One dictum about the individual’s relationship with the internet is pertinent here: if you can’t see what the product is, then the product is probably you.

“If there is a lot of content that is being provided to you for free, data are driving the economy of that content,” Scott Meyer, chief executive of Evidon, told the FT.

In other words, it is unlikely that you will be receiving a service entirely for nothing or for a small cost and the raison d’etre – or at least a key driver in the development – of many apps is to gain information about their users.

Browsing habits of consumers are routinely used to allow advertisers to personalise their approaches online but people tend to view health information – some of it potentially intimate – as somehow more sensitive than other types of data, and this may lead to greater concerns about the use of this information.

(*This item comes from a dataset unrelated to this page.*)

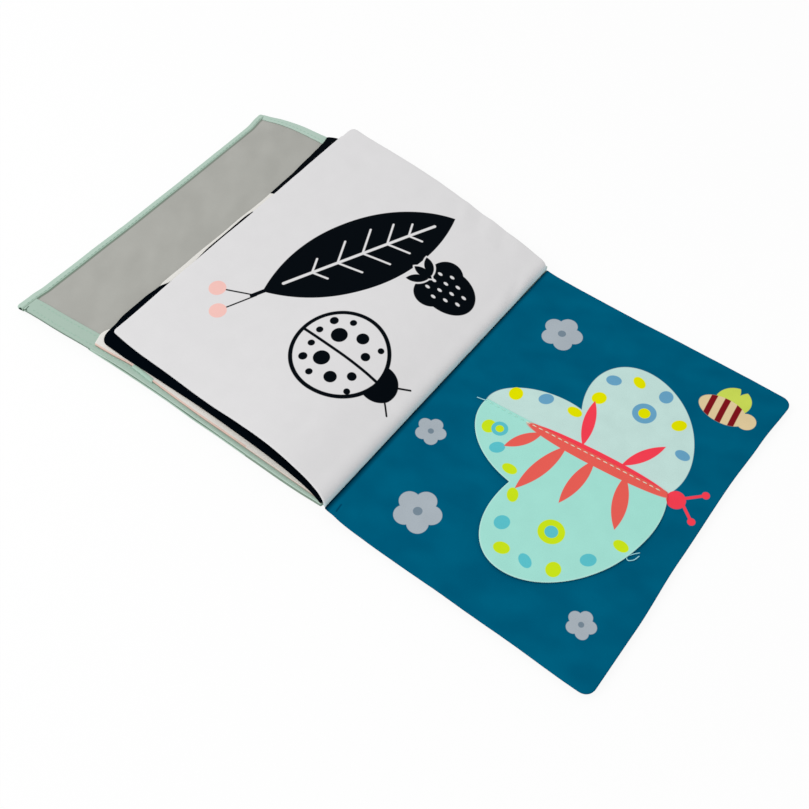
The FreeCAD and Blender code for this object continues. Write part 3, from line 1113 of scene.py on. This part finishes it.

Pharma has attempted to get to grips with the technology in a variety of ways, creating apps designed to help patients such as AstraZeneca’s programme to help prostate cancer patients monitor their PSA levels.

However, app use is not as widespread as is popularly assumed, with one recent survey suggesting that only 18% of consumers use their mobiles to download health-related apps.

Earlier this year Pfizer failed to recruit patients via an app to an overactive bladder trial, suggesting that the practical applications of app use are complex.